How To: Convert Hard Subs to Soft Subs

This is a companion piece to the video I have done here.

This is a brief tutorial on how to convert hard subs to soft subs. Hard subs are subtitles baked into a particular video release and not split out to their own subtitle file. They can be common on older releases, but are mostly unheard of today. That said, these old hard subs may be the only translation available and you may want to convert them to soft subs so they can be used in a higher quality release.

Tools of the Trade

  1. VideoSubFinder:
    • This will be used to extract all the subs from the hard sub source and compile a final subtitle file.
  2. gImageReader:
    • This will take the extracted images and convert them to text files.
  3. Aegisub:
    • This will allow you to edit the subtitle and adjust its timings

Step by Step Process

  1. Load your hard subbed video into VideoSubFinder, File -> Open Video (FFMPEG)
  2. Adjust the bar to capture all the hard subs that will come up in the video
  3. Start the search, this will take a few minutes

4. When the search is done go to the RGBImages folder: “VideoSubFinder\RGBImages”, and remove every image that does not have a subtitle in it. You will get a number of false positives. You may have luck adjusting the settings VideoSubFinder uses to find subs (under the Settings tab at the bottom), but I fiddled with them a lot and got nowhere.

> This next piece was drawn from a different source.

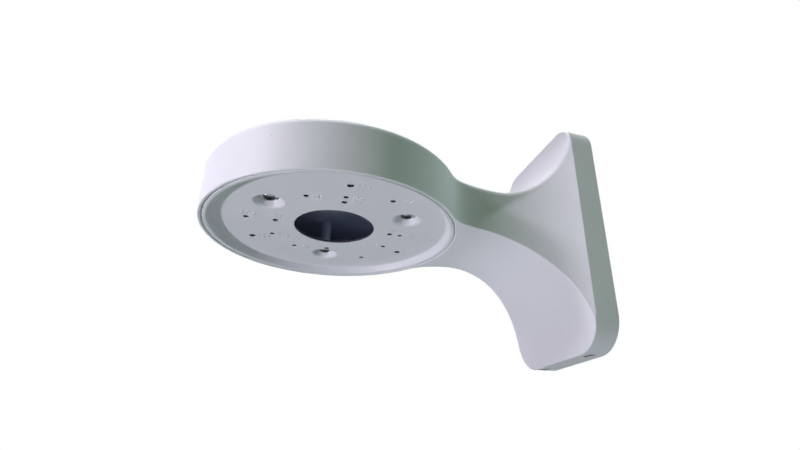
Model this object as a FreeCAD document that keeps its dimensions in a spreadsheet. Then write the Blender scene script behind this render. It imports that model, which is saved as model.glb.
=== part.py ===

5. Go to the OCR tab and click “Create Cleared TXTImages.” This will convert every image in RGBImages to a cleared image file that is just the subtitle set to a white background. This will take a few minutes.

6. Open up gImageReader and load the TXTImages directory from VideoSubFinder\TXTImages.

7. Under “Recognize all English” do “Batch mode…” to convert all images to text files.

8. You will get a number of text files with the same name of the image file in TXTImages, copy these over to VideoSubFinder\TXTResults (or figure out how to set the output directory in gImageReader).

9. Go back to VideoSubFinder and in the OCR tab click “Create Sub From TXTResults” and save the resulting subtitle file.

10. Edit the sub in NotePadd++ or use Aegisub. If you are lucky your new source will be an exact match to the old source, but if not you will have to adjust the sync in Aegisub (via Timing -> Shift Times).